New Mexico joins suit over FDA abortion pill regulation
(The Center Square) - New Mexico Attorney General Raúl Torrez recently joined a 12-state lawsuit targeting the Food & Drug Administration (FDA) against regulations of abortion pills.
The attorneys general want a preliminary injunction asking the FDA to no longer subject mifepristone to its Risk Evaluation & Mitigation Strategies, or REMS rules.
“FDA’s decision to continue these burdensome restrictions in January 2023 on a drug that has been on the market for more than two decades with only ‘exceedingly rare’ adverse events has no basis in science,” the attorneys general wrote in their complaint. “It only serves to make mifepristone harder for doctors to prescribe, harder for pharmacies to fill, harder for patients to access, and more burdensome for the Plaintiff States and their health care providers to dispense.
“Not only that, but the REMS require burdensome documentation of the patient’s use of mifepristone for the purpose of abortion, making telehealth less accessible and creating a paper trail that puts both patients and providers in danger of violence, harassment, and threats of liability amid the growing criminalization and outlawing of abortion in other states,” they added.

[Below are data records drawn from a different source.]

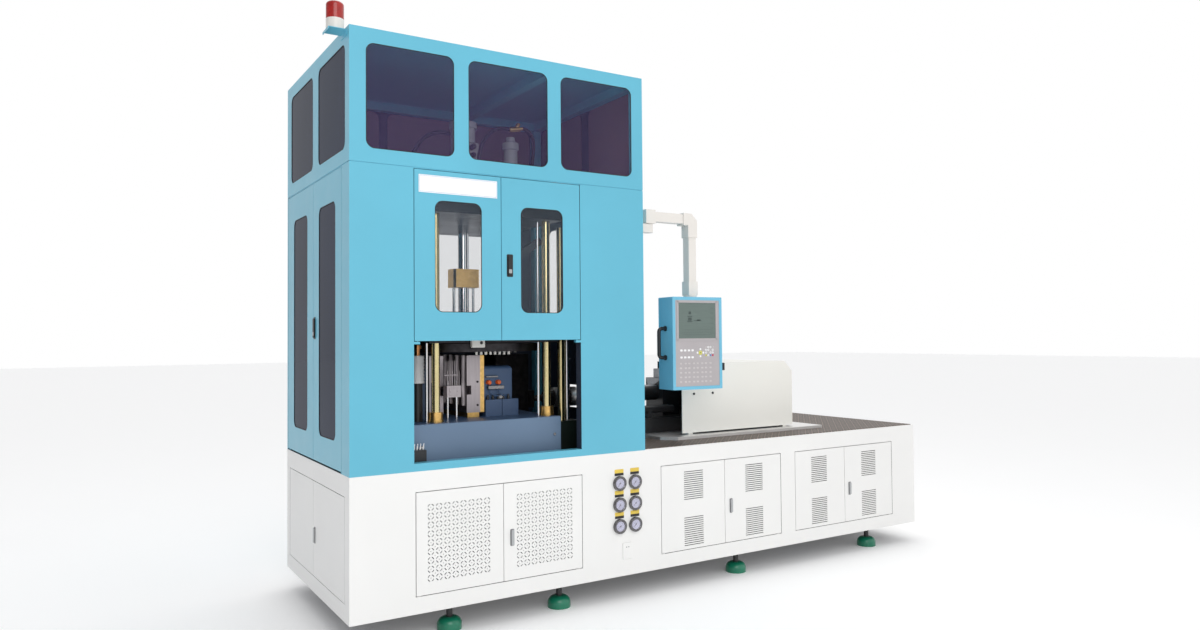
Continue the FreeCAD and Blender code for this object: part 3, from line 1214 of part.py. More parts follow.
def control_arm():
    """The bent pipe: pivot pin, swivel stub, level run, elbow and drop."""
    x, y = ARM_PIVOT
    low, high = ARM_Z
    half = ARM_TUBE / 2
    bracket_top = arm_bracket_top()
    pin = post((x, y), PIVOT_PIN_RADIUS, (bracket_top - PIVOT_PIN_DEPTH, low))
    collar = post((x, y), STUB_RADIUS, (bracket_top + RUNNING_GAP, low))
    sleeve = ARM_SLEEVE / 2
    sleeve_y = (y - sleeve, y + sleeve)
    end = PANEL_AXIS_X
    pieces = [box((x - sleeve, x + sleeve), sleeve_y, (low - TEE_LIP[0], high + TEE_LIP[1]))]
    pieces.append(box((x, end), (y - half, y + half), (low, high)))
    elbow_x = (end - ELBOW, end + ELBOW_NOSE)
    elbow = box(elbow_x, sleeve_y, (low - ELBOW_DROP, high + ELBOW_LIP))
    cut_z = (low - ELBOW_DROP - 1, low - ELBOW_THROAT)
    elbow = elbow.cut(box((elbow_x[0] - 1, end - sleeve), (y - ARM_SLEEVE, y + ARM_SLEEVE), cut_z))
    corner = [e for e in elbow.Edges if e.BoundBox.ZMin > high and e.BoundBox.XMin > end]
    corner = [e for e in corner if e.BoundBox.YLength > ARM_TUBE - 1]
    pieces.append(elbow.makeChamfer(ELBOW_CHAMFER, corner))
    sleeve_low = PANEL_TOP + COLLAR_HEIGHT + RUNNING_GAP
    sleeve_z = (sleeve_low, PANEL_TOP + COLLAR_HEIGHT + SLEEVE_HEIGHT)
    pieces.append(box((end - half, end + half), (y - half, y + half), (sleeve_low, low)))
    pieces.append(box((end - sleeve, end + sleeve), sleeve_y, sleeve_z))
    solid = pin.fuse([collar] + pieces).removeSplitter()
    bore_z = (sleeve_low - 1, sleeve_low + SPIGOT_LENGTH + SPIGOT_END_GAP)
    bore = post((end, y), SPIGOT_RADIUS + PIVOT_FIT, bore_z)
    return [solid.cut(bore)]


def panel_place(shape):
    """Turns a piece of the panel about the drop pipe to its rest angle."""
    turned = shape.copy()
    turned.rotate(V(PANEL_AXIS_X, ARM_PIVOT[1], 0), V(0, 0, 1), PANEL_YAW)
    return turned


def panel_box():
    """Ends of the panel case in X, Y and Z before it is turned."""
    y0 = ARM_PIVOT[1] - PANEL_DEPTH / 2
    x0 = PANEL_AXIS_X - PANEL_WIDTH / 2
    return (x0, x0 + PANEL_WIDTH), (y0, y0 + PANEL_DEPTH), (PANEL_TOP - PANEL_HEIGHT, PANEL_TOP)


def panel_case():
    """The folded case with its face recess, and the turned collar that hangs it from the arm."""
    x, y, z = panel_box()
    wall = PANEL_WALL
    case = box(x, y, z)
    case = case.makeFillet(CASE_EDGE, [e for e in case.Edges if e.BoundBox.YLength > 10])
    inner_y = (y[0] + FACE_RIM, y[1] - wall)
    inner = box((x[0] + wall, x[1] - wall), inner_y, (z[0] + wall, z[1] - wall))
    mouth_x = (x[0] + FACE_MARGIN, x[1] - FACE_MARGIN)
    mouth_z = (z[0] + FACE_MARGIN, z[1] - FACE_MARGIN)
    mouth = box(mouth_x, (y[0] - 1, inner_y[0] + 1), mouth_z)
    case = case.cut(inner).cut(mouth)
    centre = (PANEL_AXIS_X, ARM_PIVOT[1])
    collar_top = z[1] + COLLAR_HEIGHT
    collar = post(centre, COLLAR_RADIUS, (z[1], collar_top))
    spigot = post(centre, SPIGOT_RADIUS, (z[1], collar_top + SPIGOT_LENGTH))
    case = case.fuse([collar, spigot]).removeSplitter()
    hole = Part.makeCylinder(
        KNOB_SHAFT + PIN_FIT, wall * 4, V(x[1] - wall * 2, y[0] + KNOB_SETBACK, z[1] - KNOB_DROP), V(1, 0, 0)
    )
    return [panel_place(case.cut(hole))]


def panel_face():
    """The face plate set into the case."""
    x, y, z = panel_box()
    plate = rounded_plate(
        (x[0] + FACE_MARGIN, x[1] - FACE_MARGIN),
        (z[0] + FACE_MARGIN, z[1] - FACE_MARGIN),
        FACE_CORNER,
        (y[0] + FACE_RECESS, y[0] + FACE_RECESS + FACE_THICKNESS),
    )
    return [panel_place(plate)]


def panel_handle():
    """The bow handle on the panel's left side."""
    x, y, z = panel_box()
    mid_y = sum(y) / 2
    top = z[1] - HANDLE_DROP[0]
    low = z[1] - HANDLE_DROP[1]
    reach = x[0] - HANDLE_PROUD + HANDLE_ROD
    bend = HANDLE_BEND
    mid = bend * (1 - math.sqrt(0.5))
    upper_bend = (V(reach + bend, mid_y, top), V(reach + mid, mid_y, top - mid), V(reach, mid_y, top - bend))
    lower_bend = (V(reach, mid_y, low + bend), V(reach + mid, mid_y, low + mid), V(reach + bend, mid_y, low))
    edges = [
        Part.makeLine(V(x[0], mid_y, top), upper_bend[0]),
        Part.Arc(*upper_bend).toShape(),
        Part.makeLine(upper_bend[2], lower_bend[0]),
        Part.Arc(*lower_bend).toShape(),
        Part.makeLine(lower_bend[2], V(x[0], mid_y, low)),
    ]
    path = Part.Wire(edges)
    section = Part.Wire([Part.makeCircle(HANDLE_ROD, V(x[0], mid_y, top), V(1, 0, 0))])
    bow = path.makePipeShell([section], True, True)
    feet = [
        Part.makeCylinder(HANDLE_FOOT[0], HANDLE_FOOT[1], V(x[0] - HANDLE_FOOT[1], mid_y, height), V(1, 0, 0))
        for height in (top, low)
    ]
    return [panel_place(bow.fuse(feet).removeSplitter())]


def selector_knob():
    """The small knob on the panel's right side, with a bar grip."""
    x, y, z = panel_box()
    centre = V(x[1] + RUNNING_GAP, y[0] + KNOB_SETBACK, z[1] - KNOB_DROP)
    skirt = Part.makeCylinder(KNOB_RADIUS, KNOB_SKIRT, centre, V(1, 0, 0))
    grip_x = (centre.x + KNOB_SKIRT - 1, centre.x + KNOB_PROUD)
    grip_y = (centre.y - KNOB_GRIP_HALF, centre.y + KNOB_GRIP_HALF)
    grip = box(grip_x, grip_y, (centre.z - KNOB_RADIUS, centre.z + KNOB_RADIUS))
    grip = grip.makeFillet(KNOB_GRIP_EDGE, [e for e in grip.Edges if e.BoundBox.XLength > 1])
    shaft_start = centre - V(PANEL_WALL + KNOB_SHAFT_END, 0, 0)
    shaft = Part.makeCylinder(KNOB_SHAFT, PANEL_WALL + KNOB_SHAFT_END + 1, shaft_start, V(1, 0, 0))
    return [panel_place(skirt.fuse([grip, shaft]).removeSplitter())]


def beacon_shelf():
    """A folded shelf on the left wall near the top."""
    top = box((SHELF_X, 0), SHELF_Y, (SHELF_TOP - SKIN, SHELF_TOP))
    lip = box((-SKIN, 0), SHELF_Y, (SHELF_TOP - SHELF_LIP, SHELF_TOP))
    edge = box((SHELF_X, SHELF_X + SKIN), SHELF_Y, (SHELF_TOP - SHELF_EDGE, SHELF_TOP))
    return [top.fuse([lip, edge]).removeSplitter()]


def beacon_base():
    base = post(BEACON_CENTRE, BEACON_RADIUS, (SHELF_TOP, SHELF_TOP + BEACON_BASE))
    rim = [e for e in base.Edges if e.Closed and e.BoundBox.ZMin < SHELF_TOP + 1]
    return [base.makeChamfer(BEACON_CHAMFER, rim)]


def beacon_lens():
    low = SHELF_TOP + BEACON_BASE
    lens = post(BEACON_CENTRE, BEACON_RADIUS, (low, low + BEACON_LENS))
    lens = lens.makeFillet(BEACON_DOME, [e for e in lens.Edges if e.Closed and e.BoundBox.ZMin > low + 1])
    lens_top = low + BEACON_LENS
    boss = post(BEACON_CENTRE, BEACON_BOSS, (lens_top - 1, lens_top + BEACON_BOSS_HEIGHT))
    return [lens.fuse(boss).removeSplitter()]


def save(name, pieces):
    """Shifts a node's pieces to the model's origin and writes them."""
    shape = pieces[0] if len(pieces) == 1 else Part.makeCompound(pieces)
    shape = shape.copy()
    shape.translate(V(-ORIGIN_X, -(MACHINE_DEPTH - FRONT_REACH) / 2, 0))
    shape.exportStep("parts/" + name + ".step")


def lock_levers():
    """Every lock lever by name."""
    levers = {"front_lock": lock_lever(FRONT_SPLIT + LOCK_INSET, FRONT_LOCK_Z, FRONT_LEVER)}
    side_x = SIDE_BACK - SIDE_SPLIT + SIDE_LOCK_INSET
    levers["side_lock"] = to_left_wall(lock_lever(side_x, SIDE_LOCK_Z, FRONT_LEVER), SIDE_BACK)
    base_x = BASE_SIDE_BACK - BASE_SIDE_SPLIT + SIDE_LOCK_INSET
    base_lever = lock_lever(base_x, BASE_LOCK_Z, BASE_LEVER)
    levers["base_side_lock"] = to_left_wall(base_lever, BASE_SIDE_BACK)
    levers["vent_lock"] = lock_lever(VENT_PAIR[1] + LOCK_INSET, BASE_LOCK_Z, BASE_LEVER)
    for index, pair in enumerate(LOUVRE_PAIRS):
        name = "louvre_lock_" + str(index + 1)
        levers[name] = lock_lever(pair[1] + LOCK_INSET, BASE_LOCK_Z, BASE_LEVER)
    return levers


def main():
    os.makedirs("parts", exist_ok=True)
    back, right, wall_panes = column_walls()
    hood, hood_panes = hood_walls()
    save("back_panel", back)
    save("side_panel", right)
    save("upper_cabinet", hood)
    save("fixed_windows", hood_panes + wall_panes)

    doors, panes = front_doors()
    for side, door, pane in zip(("left", "right"), doors, panes):
        save("front_door_" + side, [door])
        save("front_pane_" + side, [pane])
    doors, panes = side_doors()
    for side, door, pane in zip(("back", "front"), doors, panes):
        save("side_door_" + side, [door])
        save("side_pane_" + side, [pane])
    for side, door in zip(("back", "front"), base_side_doors()):
        save("base_side_door_" + side, [door])
    for side, door in zip(("left", "right"), vent_doors()):
        save("vent_door_" + side, [door])
    for index, door in enumerate(louvre_doors()):
        save("louvre_door_" + str(index + 1), [door])
    for name, lever in lock_levers().items():
        save(name, [lever])

    builders = (
        base_frame, base_cabinet, deck_plates, levelling_feet, press_bed, column_frame, corner_panel,
        front_panel, tie_bars, top_platen, moving_platen, lift_cylinder, rotary_table, clamp_units,
        guide_columns, take_out_comb, injection_mould, injection_bed, injection_unit, injection_cover,
        oil_tank, pump_unit, gauges, arm_bracket, control_arm, panel_case, panel_face, panel_handle,
        selector_knob, beacon_shelf, beacon_base, beacon_lens,
    )
    for builder in builders:
        save(builder.__name__, builder())
    save("blow_mould_left", blow_mould(MOULD_LEFT_X, 1))
    save("blow_mould_right", blow_mould(MOULD_RIGHT_X, -1))


if __name__ == "__main__":
    main()
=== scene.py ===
import math

import bmesh
import bpy
from mathutils import Matrix, Vector


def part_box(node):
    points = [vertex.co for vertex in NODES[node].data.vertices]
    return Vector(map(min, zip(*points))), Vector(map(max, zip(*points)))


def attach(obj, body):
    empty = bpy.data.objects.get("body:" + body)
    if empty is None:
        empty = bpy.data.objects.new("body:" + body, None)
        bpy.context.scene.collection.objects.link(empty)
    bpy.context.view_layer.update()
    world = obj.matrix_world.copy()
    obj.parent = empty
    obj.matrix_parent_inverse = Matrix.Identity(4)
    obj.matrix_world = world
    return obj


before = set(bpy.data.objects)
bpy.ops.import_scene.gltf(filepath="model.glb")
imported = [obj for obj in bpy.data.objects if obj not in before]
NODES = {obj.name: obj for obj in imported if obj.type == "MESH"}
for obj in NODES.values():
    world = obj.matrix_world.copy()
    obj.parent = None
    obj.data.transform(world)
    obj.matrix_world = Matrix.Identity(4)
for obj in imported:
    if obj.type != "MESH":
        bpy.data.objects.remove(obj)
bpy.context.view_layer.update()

# ---- sizes of the CAD parts, in metres
BAR_RADIUS = 0.025
NUT_RADIUS = 0.046
BAR_INSET = 0.08
ROD_RADIUS = 0.035
PLATEN_THICKNESS = 0.09
GUIDE_BLOCK_RISE = 0.27
GUIDE_BLOCK_HEIGHT = 0.12
COLUMN_BLOCK_HEIGHT = 0.19
THIN_COLUMN_REACH = 0.082
NECK_LENGTH = 0.0188
MOULD_WIDTH = 0.09
MOULD_STRIP = 0.027
MOULD_FOOT_HEIGHT = 0.0297
BOWL_OFFSET = (0.143, 0.28)
BOWL_RADIUS = 0.042
BOWL_RISE = 0.2265
BOWL_TOP = 0.3905
FOOT_DOME = 0.070
DIAL_DEPTH = 0.008
FACE_MARGIN = 0.022
BARREL_SETBACK = 0.195
BARREL_HEIGHT = 1.230
WINDOW_RADIUS = 0.048
PANE_LAP = 0.014

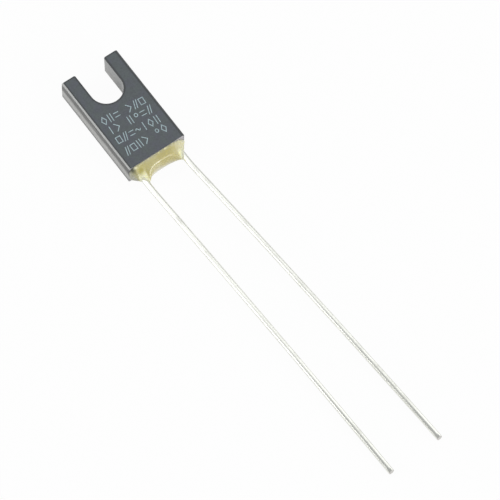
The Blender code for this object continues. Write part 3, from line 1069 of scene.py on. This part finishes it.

Torrez noted his support for the now-overturned Roe v. Wade Supreme Court ruling in a press release issued by his office. He also said that the FDA's regulations make it harder for minorities to have abortions.
“Adding special restrictions to a completely safe medication is the opposite of what this country needs right now in terms of reproductive rights and healthcare,” Attorney General Torrez said in the release. “I am proud to join ... in the fight against limiting healthcare options. The newly added process and requirements that the FDA has placed on this safe medication have a harmful effect on communities of color and go against what experts have concluded about mifepristone.”
Under current FDA guidelines, abortion pill providers must obtain certification from the drug distributor and patients. Additionally, providers have to sign an agreement certifying that the patient has agreed to take these drugs. Plus, these guidelines require pharmacies to receive certification before they may dispense mifepristone prescriptions.
Torrez joined the lawsuit led by Oregon Attorney General Ellen Rosenblum and Washington Attorney General Bob Ferguson late last week.
The coalition filed the lawsuit in U.S. District Court for the Eastern District of Washington. Other states involved in the lawsuit include: Arizona, Colorado, Connecticut, Delaware, Illinois, Michigan, Nevada, Rhode Island, and Vermont.